というように無意識のうちに金銭授受=その人の肩書き、となっている世の中だけど、わたしはもっと本質的な部分で人のありようを捉えたいなあと思う。どこそこで働いているから〜の人、と決めつけるのではなく、その人が本当の部分で力を発揮している部分や、その人が大事にしている部分でその人のありようを感じ取りたいのだ。いま就いてる職がその人の本来の姿かなんてわからないし、趣味や副業だからって仕事の二の次かどうかなんてのもわからない。その人がどんな人なのかは、もっと深い、見えないところにあるはずで、それを見つけ出したいのだ。

さくさくと司書の資格勉強が進められていたらこんなことは考えないのだろうけれど、いちいちこうやって疑問を感じて立ち止まってしまう。そんな自分のことを哲学者だなあと思う。もちろんそれにまつわる資格も職もないし、誰一人として周りからそんなこと言われたことないので、自称っていうやつなのだけど、人それぞれに「自称~です」があるといいなと思う。いま肩にはインコがのっている。この子は歌うのが大好きなので歌手だし、もう一羽のインコは熱心に巣作りばかりしているので建築家である。妹は美容師。今でこそ資格を取って働いているけれけど、以前から家で髪を切ってもらってるわたしにとっては、専門学生のときからずっとずっと変わらず美容師さんである。

というわけで山積みのテキストは部屋の隅にいったん片付けて、興味のあることから調べ学習してみることにした。

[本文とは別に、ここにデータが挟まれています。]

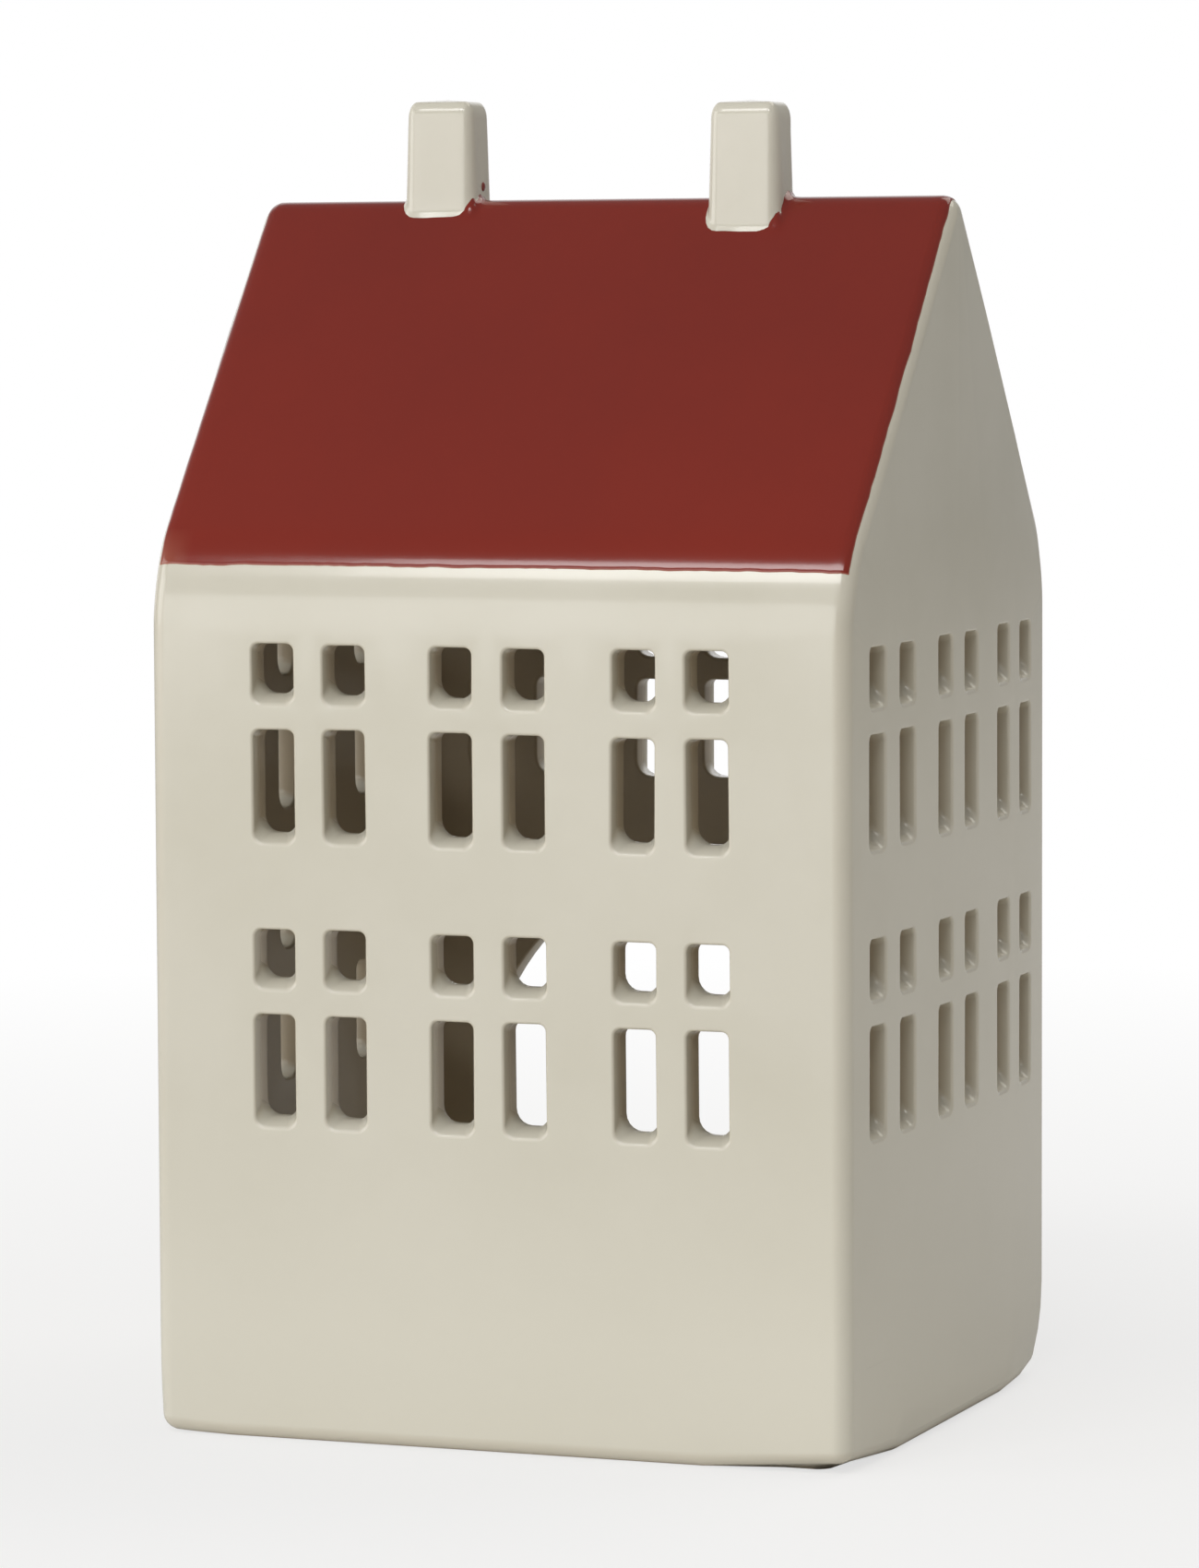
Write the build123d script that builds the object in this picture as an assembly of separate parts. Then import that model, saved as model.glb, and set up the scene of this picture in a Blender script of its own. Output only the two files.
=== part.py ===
from build123d import *
import math
import os

# Tealight house: a slip-cast, glazed ceramic town house with pierced windows. A tealight stands on
# its floor and goes in and out through an arched hatch in the rear wall.
# Millimetres. X runs along the front, Y towards the back and Z up. The origin is the middle of the
# foot, on the surface that the house stands on.

# Outer form of the house
house_width = 96.0  # from one gable to the other, at their corners
house_depth = 84.8
gable_bow = 1.2  # how far the middle of a gable stands out past its corners
eave_height = 113.6  # where wall and slope would meet with no rounding
ridge_height = 163.5  # where the two slopes would meet with no rounding
eave_radius = 20.0
ridge_radius = 3.0
corner_radius = 3.2  # upright corners and gable edges
foot_radius = 3.1

# Cast wall and floor
wall_thickness = 4.6
floor_thickness = 4.6
cavity_corner_radius = 2.0
cavity_ridge_radius = 2.5

# Windows: each bay has two columns, each storey a small pane over a tall one
pane_width = 5.6
small_pane_height = 6.45
tall_pane_height = 13.35
pane_corner_radius = 1.3
transom = 4.65  # between a tall pane and the small pane above it
lower_sill_height = 42.7
storey_pitch = 37.05
front_mullion = 4.4  # between the two columns of a bay
front_pier = 9.3  # between two bays
gable_mullion = 5.4
gable_pier = 9.4
bay_count = 3
front_shift = -0.65  # how far along X the hand set the front's windows off the middle
gable_shift = -0.25  # along Y, and how far up
gable_rise = 0.35
rear_shift = -2.5  # along X, and how far up, tall panes and small ones
rear_tall_rise = 2.15
rear_small_rise = 0.8
mouth_flare = 0.5  # how much wider a pane is, each way, at the wall's outer face
mouth_depth = 0.8

# Rear hatch
hatch_width = 68.0
hatch_spring_height = 35.0  # where the straight jambs end and the arch begins
hatch_edge_radius = 1.4

# Chimneys, each set by hand astride the ridge, so the two are not quite in line
chimney_width = 9.4
chimney_depth = 7.2
chimney_taper = 0.35  # how much wider a chimney is, each way, at the ridge than at its top
chimney_corner_radius = 1.5
chimney_top_radius = 1.9
chimney_skirt = 0.9  # slip that was brushed round the joint, each way
left_chimney_x = -23.2
left_chimney_y = 0.9
left_chimney_rise = 11.5  # above where the two slopes would meet
left_chimney_turn = -2.0  # degrees about Z
right_chimney_x = 20.7
right_chimney_y = -0.9
right_chimney_rise = 10.9
right_chimney_turn = -2.5

# Red roof glaze
glaze_thickness = 0.4
glaze_edge_rise = 0.8  # from the eave up to the lower edge of the red
glaze_margin = 0.7  # white strip left along each gable

# Tealight: a drawn aluminium cup with a rolled rim, filled with wax round a wick in a tin foot
cup_radius = 18.6  # just under the rim
cup_height = 15.5
cup_draft = 0.6  # how much narrower the cup is at its base
cup_foil = 0.3
cup_base_radius = 1.2
cup_bead_radius = 0.45
cup_clearance = 0.3  # between the cup and the uneven glaze of the floor
wax_height = 12.4
wax_dish = 0.5  # how far the wax sinks towards its middle
sustainer_radius = 7.0
sustainer_sheet = 0.4
sustainer_neck_radius = 1.6
sustainer_neck_height = 3.2
wick_radius = 0.75
wick_straight_length = 3.0  # above the wax
wick_bent_length = 3.6
wick_lean = 1.3  # how far the tip of the wick stands to one side
wick_bend_radius = 4.0

# Allowance that every cutting tool runs past the face it leaves
overrun = 3.0

# Worked out from the values above
slope_angle = math.atan2(ridge_height - eave_height, house_depth / 2)
gable_radius = ((house_depth / 2) ** 2 + gable_bow**2) / (2 * gable_bow)
gable_centre = house_width / 2 + gable_bow - gable_radius
chimney_root = chimney_depth * math.tan(slope_angle)  # reach below the ridge before it is fitted
chimney_places = {
    "left_chimney": (left_chimney_x, left_chimney_y, left_chimney_rise, left_chimney_turn),
    "right_chimney": (right_chimney_x, right_chimney_y, right_chimney_rise, right_chimney_turn),
}


def gable_x(y):
    """How far out the right gable's face lies at a place across the house."""
    return gable_centre + math.sqrt(gable_radius**2 - y**2)


def gable_profile(inset, foot, eave_round, ridge_round):
    """The house seen from its side, each wall and slope moved in by the inset."""
    half = house_depth / 2 - inset
    ridge = ridge_height - inset / math.cos(slope_angle)
    eave = ridge - half * math.tan(slope_angle)
    outline = Polyline((-half, foot), (half, foot), (half, eave), (0, ridge), (-half, eave), close=True)
    face = make_face(outline)
    eaves = [corner for corner in face.vertices() if abs(corner.Y - eave) < overrun / 2]
    face = fillet(eaves, eave_round)
    return fillet(face.vertices().sort_by(Axis.Y)[-1], ridge_round)


def gable_lens(inset, bottom, top):
    """A tall block between the two bowed gables, each moved in by the inset."""
    radius = gable_radius - inset
    lens = Pos(gable_centre, 0) * Circle(radius) & Pos(-gable_centre, 0) * Circle(radius)
    return Pos(0, 0, bottom) * extrude(lens, top - bottom)


def house_form(inset, foot, eave_round, ridge_round, corner_round):
    """A closed house shape: a gable profile run from one bowed gable to the other, corners rounded."""
    profile = Plane.YZ * gable_profile(inset, foot, eave_round, ridge_round)
    block = extrude(profile, house_width, both=True)
    block = block & gable_lens(inset, foot - overrun, ridge_height + overrun)
    for side in (0, -1):
        gable = block.faces().sort_by(Axis.X)[side]
        rim = [edge for edge in gable.edges() if edge.center().Z > foot + overrun / 2]
        block = fillet(rim, corner_round)
    return block


def outer_form():
    """The whole glazed outside, with its foot rounded off."""
    form = house_form(0, 0, eave_radius, ridge_radius, corner_radius)
    return fillet(form.faces().sort_by(Axis.Z)[0].edges(), foot_radius)


def cavity_form():
    """The hollow that the cast leaves, open at the foot."""
    eave_round = eave_radius - wall_thickness
    return house_form(wall_thickness, -overrun, eave_round, cavity_ridge_radius, cavity_corner_radius)


def pane_cutter(height):
    """The hole of one pane, cut inwards from the wall's face, its mouth flared by the glaze."""
    throat = RectangleRounded(pane_width, height, pane_corner_radius)
    mouth = RectangleRounded(
        pane_width + 2 * mouth_flare, height + 2 * mouth_flare, pane_corner_radius + mouth_flare
    )
    flare = loft([Pos(0, 0, -mouth_depth) * throat, mouth], ruled=True)
    lip = extrude(mouth, overrun)
    bore = Pos(0, 0, -mouth_depth) * extrude(throat, -(wall_thickness + overrun))
    return lip + flare + bore


def pane_columns(mullion, pier):
    """The middles of the columns of panes along one wall, from its middle."""
    bay = 2 * pane_width + mullion
    first = -(bay_count * bay + (bay_count - 1) * pier) / 2 + pane_width / 2
    return [
        first + number * (bay + pier) + column * (pane_width + mullion)
        for number in range(bay_count)
        for column in range(2)
    ]


def window_cutters():
    """Both storeys in the front and the gables, and the upper storey alone above the hatch."""
    small_pane = pane_cutter(small_pane_height)
    tall_pane = pane_cutter(tall_pane_height)
    cutters = []
    for storey in range(2):
        sill = lower_sill_height + storey * storey_pitch
        tall_middle = sill + tall_pane_height / 2
        small_middle = sill + tall_pane_height + transom + small_pane_height / 2
        for pane, height, rear_rise in (
            (tall_pane, tall_middle, rear_tall_rise), (small_pane, small_middle, rear_small_rise)
        ):
            for x in pane_columns(front_mullion, front_pier):
                at = (x + front_shift, -house_depth / 2, height)
                cutters.append(Plane(at, x_dir=(1, 0, 0), z_dir=(0, -1, 0)) * pane)
                if storey == 1:
                    at = (x + rear_shift, house_depth / 2, height + rear_rise)
                    cutters.append(Plane(at, x_dir=(-1, 0, 0), z_dir=(0, 1, 0)) * pane)
            for y in pane_columns(gable_mullion, gable_pier):
                y, up = y + gable_shift, height + gable_rise
                right = Plane((gable_x(y), y, up), x_dir=(0, 1, 0), z_dir=(1, 0, 0))
                left = Plane((-gable_x(y), y, up), x_dir=(0, -1, 0), z_dir=(-1, 0, 0))
                cutters.extend([right * pane, left * pane])
    return cutters


def hatch_cutter():
    """An arch with straight jambs down to the floor, run out through the rear wall."""
    half = hatch_width / 2
    outline = Polyline(
        (-half, hatch_spring_height), (-half, floor_thickness), (half, floor_thickness),
        (half, hatch_spring_height),
    )
    arch = outline + ThreePointArc(
        (half, hatch_spring_height), (0, hatch_spring_height + half), (-half, hatch_spring_height)
    )
    start = house_depth / 2 - wall_thickness - overrun
    face = Plane((0, start, 0), x_dir=(1, 0, 0), z_dir=(0, -1, 0)) * make_face(arch)
    return extrude(face, -(wall_thickness + 2 * overrun))


def house_shell(outer, cavity, coat):
    """The cast house: walls, gables and roof slopes in one, less the room that the red coat takes."""
    shell = outer - cavity - hatch_cutter()
    rear = shell.faces().filter_by(Axis.Y).sort_by(Axis.Y)[-1]
    shell = fillet(rear.inner_wires()[0].edges(), hatch_edge_radius)
    return shell - coat - window_cutters()


def floor_slab(cavity):
    """The plate that closes the foot of the casting."""
    space = Box(
        2 * house_width, 2 * house_depth, floor_thickness, align=(Align.CENTER, Align.CENTER, Align.MIN)
    )
    return cavity & space


def chimney_block(rise):
    """A tapered block with rounded corners and a rounded top, not yet fitted to the ridge."""
    spread = chimney_taper * (rise + chimney_root) / rise
    top = RectangleRounded(chimney_width, chimney_depth, chimney_corner_radius)
    root = RectangleRounded(
        chimney_width + 2 * spread, chimney_depth + 2 * spread, chimney_corner_radius + spread
    )
    block = loft([Pos(0, 0, -chimney_root) * root, Pos(0, 0, rise) * top], ruled=True)
    return fillet(block.faces().sort_by(Axis.Z)[-1].edges(), chimney_top_radius)


def chimney(x, y, rise, turn, outer):
    """A chimney seated astride the ridge, with the slip that fills the joint at its foot."""
    joined = outer + Pos(x, y, ridge_height) * Rot(0, 0, turn) * chimney_block(rise)
    joint = [
        edge
        for edge in joined.edges()
        if ridge_height - chimney_root < edge.center().Z < ridge_height
        and abs(edge.center().X - x) < chimney_width
        and edge.length < 2 * chimney_width
    ]
    return chamfer(joint, chimney_skirt) - outer


def roof_glaze(outer):
    """The coat of red glaze over both slopes and the ridge, with a gap round each chimney."""
    under = house_form(
        glaze_thickness, 0, eave_radius - glaze_thickness, ridge_radius - glaze_thickness,
        corner_radius - glaze_thickness,
    )
    coat = (outer - under) & gable_lens(glaze_margin, eave_height + glaze_edge_rise, ridge_height)
    gap = RectangleRounded(
        chimney_width + 2 * chimney_skirt, chimney_depth + 2 * chimney_skirt, chimney_corner_radius
    )
    for x, y, _, turn in chimney_places.values():
        coat = coat - Pos(x, y, eave_height) * Rot(0, 0, turn) * extrude(gap, ridge_height - eave_height)
    return coat


def cup_section(inset, height):
    """Half of the cup's section up to a height, from its middle out, moved in by the inset."""
    base = cup_radius - cup_draft * (1 - inset / cup_height) - inset
    top = cup_radius - cup_draft * (1 - height / cup_height) - inset
    half = make_face(Polyline((0, inset), (base, inset), (top, height), (0, height), close=True))
    corner = half.vertices().group_by(Axis.Y)[0].sort_by(Axis.X)[-1]
    return fillet(corner, cup_base_radius - inset)


def cup():
    """The cup with its rim rolled outwards into a bead."""
    sheet = cup_section(0, cup_height) - cup_section(cup_foil, cup_height)
    bead_middle = cup_radius - cup_foil + cup_bead_radius
    bead = Pos(bead_middle, cup_height - cup_bead_radius) * Circle(cup_bead_radius)
    return revolve(Plane.XZ * (sheet + bead), Axis.Z)


def wick():
    """The waxed cotton wick, upright in its tin foot and leaning over at the tip."""
    bend = wax_height + wick_straight_length
    path = FilletPolyline(
        (0, 0, cup_foil), (0, 0, bend), (wick_lean, 0, bend + wick_bent_length), radius=wick_bend_radius
    )
    return sweep(Pos(0, 0, cup_foil) * Circle(wick_radius), path)


def sustainer():
    """A tin disc on the floor of the cup, with a neck that is crimped round the wick."""
    disc = extrude(Circle(sustainer_radius), sustainer_sheet)
    neck = extrude(Circle(sustainer_neck_radius), sustainer_neck_height)
    return Pos(0, 0, cup_foil) * (disc + neck) - wick()


def wax():
    """The wax, poured round the wick and its foot, its top sunk a little towards the middle."""
    fill = revolve(Plane.XZ * cup_section(cup_foil, wax_height), Axis.Z)
    dish_radius = (cup_radius**2 + wax_dish**2) / (2 * wax_dish)
    dish = Pos(0, 0, wax_height - wax_dish + dish_radius) * Sphere(dish_radius)
    return fill - dish - sustainer() - wick()


outer = outer_form()
cavity = cavity_form()
coat = roof_glaze(outer)
seat = Pos(0, 0, floor_thickness + cup_clearance)

nodes = {
    "house_shell": house_shell(outer, cavity, coat),
    "floor_slab": floor_slab(cavity),
    "roof_glaze": coat,
    "tealight_cup": seat * cup(),
    "tealight_wax": seat * wax(),
    "wick_sustainer": seat * sustainer(),
    "wick": seat * wick(),
}
for name, place in chimney_places.items():
    nodes[name] = chimney(*place, outer)

os.makedirs("parts", exist_ok=True)
for name, solid in nodes.items():
    export_step(solid, f"parts/{name}.step")
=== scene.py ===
import math
import random

import bmesh
import bpy
from mathutils import Matrix, Vector, noise
from mathutils.bvhtree import BVHTree


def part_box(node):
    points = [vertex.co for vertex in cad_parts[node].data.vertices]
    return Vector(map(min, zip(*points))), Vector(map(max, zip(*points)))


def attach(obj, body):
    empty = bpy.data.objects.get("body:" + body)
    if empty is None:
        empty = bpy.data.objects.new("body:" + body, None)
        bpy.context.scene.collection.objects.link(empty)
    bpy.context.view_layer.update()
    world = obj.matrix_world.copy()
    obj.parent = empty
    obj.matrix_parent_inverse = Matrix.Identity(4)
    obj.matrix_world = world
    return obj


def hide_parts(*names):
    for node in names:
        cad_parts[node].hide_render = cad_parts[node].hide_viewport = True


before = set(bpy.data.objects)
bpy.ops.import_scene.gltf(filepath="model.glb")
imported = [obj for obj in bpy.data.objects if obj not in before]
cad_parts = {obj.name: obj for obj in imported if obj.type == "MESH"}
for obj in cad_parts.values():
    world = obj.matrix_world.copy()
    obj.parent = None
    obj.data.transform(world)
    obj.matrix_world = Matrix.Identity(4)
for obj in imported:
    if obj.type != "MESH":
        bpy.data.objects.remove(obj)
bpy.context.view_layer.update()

# A tealight house of glazed earthenware. Metres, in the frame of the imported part: X runs along the
# front, Y towards the back, Z up, and the foot stands at zero.

# House shell: walls, gables and roof slopes, slip-cast in one from white earthenware. The panes
# and the rear hatch were cut through the leather-hard clay, and the arrises sponged round before
# an off-white glaze ran over everything but the foot, which stood on the kiln shelf.
mm = 0.001
hair = 0.01 * mm  # nearer than this, two places are one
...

好きなことをどんどん吸収していけばいいんだ、と思うと心が楽になって気になることや調べたいことがぽつりぽつりと湧いてくる。勉強はそもそも、楽しいものなのだ。それで最終的に資格が取れたらそれはそれでラッキーだし、取れなくても問題はない。もしその時まわりから司書だと認めてもらえなかったとしても、やっぱり自分にとって本が好きで、読書が好きで、それで人と関われることができているのならば、それは他の何でもなく司書の人生だと思うから。